#### [What to produce]
Present the following data again exactly as it is shown.
━━━━━ Data segment ━━━━━
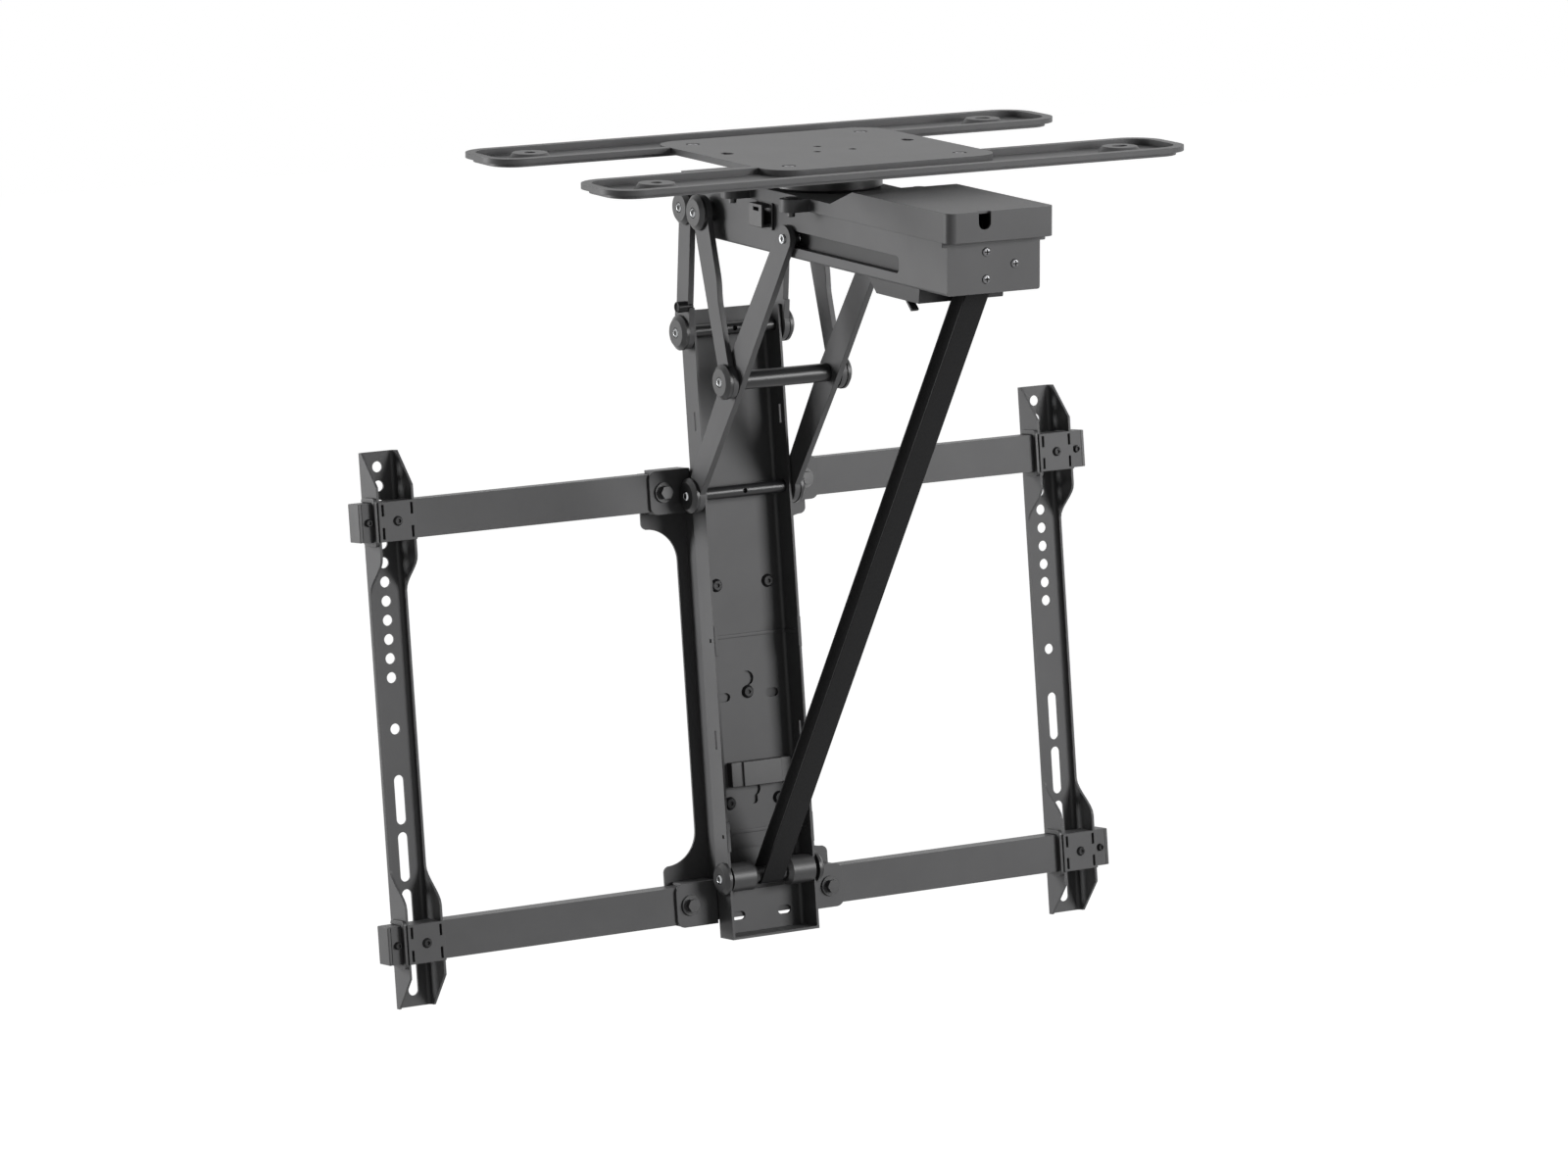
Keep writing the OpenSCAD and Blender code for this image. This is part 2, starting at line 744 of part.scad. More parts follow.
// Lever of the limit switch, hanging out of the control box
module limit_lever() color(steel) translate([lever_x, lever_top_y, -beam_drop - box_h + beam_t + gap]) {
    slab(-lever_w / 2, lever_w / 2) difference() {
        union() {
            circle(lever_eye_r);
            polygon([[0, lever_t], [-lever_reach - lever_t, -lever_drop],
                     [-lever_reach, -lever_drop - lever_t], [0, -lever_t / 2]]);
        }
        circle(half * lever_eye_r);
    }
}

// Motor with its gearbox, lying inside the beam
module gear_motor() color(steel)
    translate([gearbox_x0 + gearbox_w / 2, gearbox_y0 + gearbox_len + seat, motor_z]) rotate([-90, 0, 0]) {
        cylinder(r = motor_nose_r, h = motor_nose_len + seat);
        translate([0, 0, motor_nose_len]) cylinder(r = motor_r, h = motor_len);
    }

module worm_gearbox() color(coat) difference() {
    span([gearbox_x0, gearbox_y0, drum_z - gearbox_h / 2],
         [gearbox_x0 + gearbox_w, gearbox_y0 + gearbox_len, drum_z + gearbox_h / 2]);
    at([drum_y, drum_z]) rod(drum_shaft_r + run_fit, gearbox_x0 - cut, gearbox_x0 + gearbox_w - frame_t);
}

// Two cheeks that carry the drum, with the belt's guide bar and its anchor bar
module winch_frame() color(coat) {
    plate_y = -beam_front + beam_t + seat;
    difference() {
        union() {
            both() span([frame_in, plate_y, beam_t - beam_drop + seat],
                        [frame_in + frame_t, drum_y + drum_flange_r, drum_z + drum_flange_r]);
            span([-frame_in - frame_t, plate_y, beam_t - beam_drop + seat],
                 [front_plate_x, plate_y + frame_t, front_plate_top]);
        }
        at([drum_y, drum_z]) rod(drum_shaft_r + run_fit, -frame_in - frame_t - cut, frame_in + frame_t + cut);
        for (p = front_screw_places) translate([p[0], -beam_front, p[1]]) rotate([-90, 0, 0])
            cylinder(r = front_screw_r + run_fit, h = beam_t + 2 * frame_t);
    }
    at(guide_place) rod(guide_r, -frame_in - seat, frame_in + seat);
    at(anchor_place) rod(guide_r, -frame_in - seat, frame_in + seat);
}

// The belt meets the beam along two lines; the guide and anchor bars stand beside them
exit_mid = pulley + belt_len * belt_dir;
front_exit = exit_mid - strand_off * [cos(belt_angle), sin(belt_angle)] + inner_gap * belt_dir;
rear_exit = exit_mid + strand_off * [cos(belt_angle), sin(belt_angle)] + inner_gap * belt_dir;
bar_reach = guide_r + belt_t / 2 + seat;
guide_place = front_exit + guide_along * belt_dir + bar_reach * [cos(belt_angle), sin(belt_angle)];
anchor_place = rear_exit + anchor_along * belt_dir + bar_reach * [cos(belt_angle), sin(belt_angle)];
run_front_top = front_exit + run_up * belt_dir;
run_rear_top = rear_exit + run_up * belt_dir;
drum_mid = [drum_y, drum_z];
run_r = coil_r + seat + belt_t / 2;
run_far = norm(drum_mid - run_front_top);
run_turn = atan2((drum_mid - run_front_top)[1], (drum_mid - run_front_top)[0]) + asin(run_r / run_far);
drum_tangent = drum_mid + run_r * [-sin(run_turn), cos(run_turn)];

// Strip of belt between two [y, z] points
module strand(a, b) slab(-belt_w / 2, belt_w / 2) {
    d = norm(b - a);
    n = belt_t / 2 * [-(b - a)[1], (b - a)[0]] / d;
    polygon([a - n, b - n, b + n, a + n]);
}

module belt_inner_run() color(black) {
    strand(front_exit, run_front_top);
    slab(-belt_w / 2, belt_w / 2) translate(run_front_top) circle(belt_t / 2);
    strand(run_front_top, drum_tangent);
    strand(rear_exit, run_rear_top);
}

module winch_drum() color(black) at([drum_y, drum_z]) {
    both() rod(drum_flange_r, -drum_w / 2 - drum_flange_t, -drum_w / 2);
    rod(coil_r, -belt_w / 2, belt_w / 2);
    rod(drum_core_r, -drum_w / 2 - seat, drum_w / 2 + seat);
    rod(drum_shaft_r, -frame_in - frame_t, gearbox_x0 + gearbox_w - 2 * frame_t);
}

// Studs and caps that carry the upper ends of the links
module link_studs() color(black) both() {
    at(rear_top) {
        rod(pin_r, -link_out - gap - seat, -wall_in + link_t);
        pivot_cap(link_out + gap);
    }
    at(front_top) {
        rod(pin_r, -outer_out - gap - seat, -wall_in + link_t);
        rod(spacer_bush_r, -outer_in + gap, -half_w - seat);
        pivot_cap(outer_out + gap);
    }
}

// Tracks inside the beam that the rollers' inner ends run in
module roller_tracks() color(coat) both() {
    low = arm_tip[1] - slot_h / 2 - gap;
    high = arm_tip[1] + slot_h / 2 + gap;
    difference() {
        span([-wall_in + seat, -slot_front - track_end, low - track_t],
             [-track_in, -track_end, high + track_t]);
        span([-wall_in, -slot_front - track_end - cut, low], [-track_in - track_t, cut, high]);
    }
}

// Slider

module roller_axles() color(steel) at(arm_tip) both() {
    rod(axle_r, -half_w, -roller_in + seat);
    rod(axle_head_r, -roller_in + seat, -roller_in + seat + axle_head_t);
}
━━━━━
#### [Reply to the exercise]
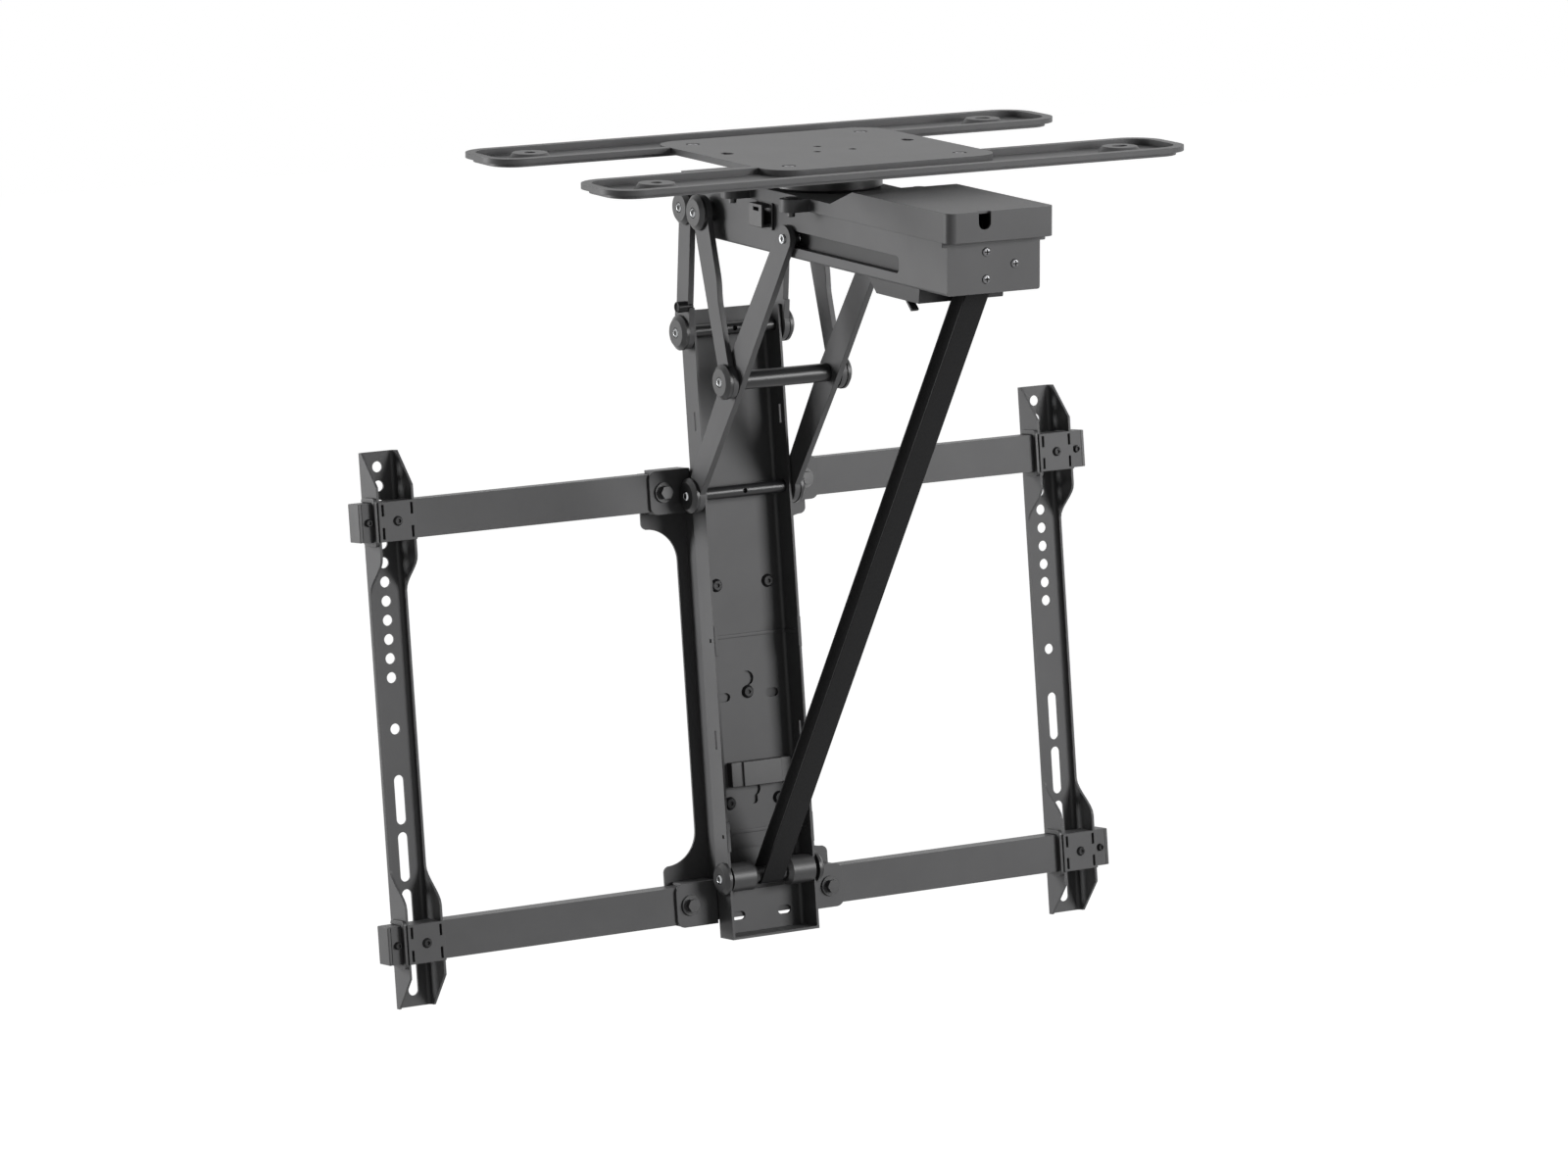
Keep writing the OpenSCAD and Blender code for this image. This is part 2, starting at line 744 of part.scad. More parts follow.
// Lever of the limit switch, hanging out of the control box
module limit_lever() color(steel) translate([lever_x, lever_top_y, -beam_drop - box_h + beam_t + gap]) {
    slab(-lever_w / 2, lever_w / 2) difference() {
        union() {
            circle(lever_eye_r);
            polygon([[0, lever_t], [-lever_reach - lever_t, -lever_drop],
                     [-lever_reach, -lever_drop - lever_t], [0, -lever_t / 2]]);
        }
        circle(half * lever_eye_r);
    }
}

// Motor with its gearbox, lying inside the beam
module gear_motor() color(steel)
    translate([gearbox_x0 + gearbox_w / 2, gearbox_y0 + gearbox_len + seat, motor_z]) rotate([-90, 0, 0]) {
        cylinder(r = motor_nose_r, h = motor_nose_len + seat);
        translate([0, 0, motor_nose_len]) cylinder(r = motor_r, h = motor_len);
    }

module worm_gearbox() color(coat) difference() {
    span([gearbox_x0, gearbox_y0, drum_z - gearbox_h / 2],
         [gearbox_x0 + gearbox_w, gearbox_y0 + gearbox_len, drum_z + gearbox_h / 2]);
    at([drum_y, drum_z]) rod(drum_shaft_r + run_fit, gearbox_x0 - cut, gearbox_x0 + gearbox_w - frame_t);
}

// Two cheeks that carry the drum, with the belt's guide bar and its anchor bar
module winch_frame() color(coat) {
    plate_y = -beam_front + beam_t + seat;
    difference() {
        union() {
            both() span([frame_in, plate_y, beam_t - beam_drop + seat],
                        [frame_in + frame_t, drum_y + drum_flange_r, drum_z + drum_flange_r]);
            span([-frame_in - frame_t, plate_y, beam_t - beam_drop + seat],
                 [front_plate_x, plate_y + frame_t, front_plate_top]);
        }
        at([drum_y, drum_z]) rod(drum_shaft_r + run_fit, -frame_in - frame_t - cut, frame_in + frame_t + cut);
        for (p = front_screw_places) translate([p[0], -beam_front, p[1]]) rotate([-90, 0, 0])
            cylinder(r = front_screw_r + run_fit, h = beam_t + 2 * frame_t);
    }
    at(guide_place) rod(guide_r, -frame_in - seat, frame_in + seat);
    at(anchor_place) rod(guide_r, -frame_in - seat, frame_in + seat);
}

// The belt meets the beam along two lines; the guide and anchor bars stand beside them
exit_mid = pulley + belt_len * belt_dir;
front_exit = exit_mid - strand_off * [cos(belt_angle), sin(belt_angle)] + inner_gap * belt_dir;
rear_exit = exit_mid + strand_off * [cos(belt_angle), sin(belt_angle)] + inner_gap * belt_dir;
bar_reach = guide_r + belt_t / 2 + seat;
guide_place = front_exit + guide_along * belt_dir + bar_reach * [cos(belt_angle), sin(belt_angle)];
anchor_place = rear_exit + anchor_along * belt_dir + bar_reach * [cos(belt_angle), sin(belt_angle)];
run_front_top = front_exit + run_up * belt_dir;
run_rear_top = rear_exit + run_up * belt_dir;
drum_mid = [drum_y, drum_z];
run_r = coil_r + seat + belt_t / 2;
run_far = norm(drum_mid - run_front_top);
run_turn = atan2((drum_mid - run_front_top)[1], (drum_mid - run_front_top)[0]) + asin(run_r / run_far);
drum_tangent = drum_mid + run_r * [-sin(run_turn), cos(run_turn)];

// Strip of belt between two [y, z] points
module strand(a, b) slab(-belt_w / 2, belt_w / 2) {
    d = norm(b - a);
    n = belt_t / 2 * [-(b - a)[1], (b - a)[0]] / d;
    polygon([a - n, b - n, b + n, a + n]);
}

module belt_inner_run() color(black) {
    strand(front_exit, run_front_top);
    slab(-belt_w / 2, belt_w / 2) translate(run_front_top) circle(belt_t / 2);
    strand(run_front_top, drum_tangent);
    strand(rear_exit, run_rear_top);
}

module winch_drum() color(black) at([drum_y, drum_z]) {
    both() rod(drum_flange_r, -drum_w / 2 - drum_flange_t, -drum_w / 2);
    rod(coil_r, -belt_w / 2, belt_w / 2);
    rod(drum_core_r, -drum_w / 2 - seat, drum_w / 2 + seat);
    rod(drum_shaft_r, -frame_in - frame_t, gearbox_x0 + gearbox_w - 2 * frame_t);
}

// Studs and caps that carry the upper ends of the links
module link_studs() color(black) both() {
    at(rear_top) {
        rod(pin_r, -link_out - gap - seat, -wall_in + link_t);
        pivot_cap(link_out + gap);
    }
    at(front_top) {
        rod(pin_r, -outer_out - gap - seat, -wall_in + link_t);
        rod(spacer_bush_r, -outer_in + gap, -half_w - seat);
        pivot_cap(outer_out + gap);
    }
}

// Tracks inside the beam that the rollers' inner ends run in
module roller_tracks() color(coat) both() {
    low = arm_tip[1] - slot_h / 2 - gap;
    high = arm_tip[1] + slot_h / 2 + gap;
    difference() {
        span([-wall_in + seat, -slot_front - track_end, low - track_t],
             [-track_in, -track_end, high + track_t]);
        span([-wall_in, -slot_front - track_end - cut, low], [-track_in - track_t, cut, high]);
    }
}

// Slider

module roller_axles() color(steel) at(arm_tip) both() {
    rod(axle_r, -half_w, -roller_in + seat);
    rod(axle_head_r, -roller_in + seat, -roller_in + seat + axle_head_t);
}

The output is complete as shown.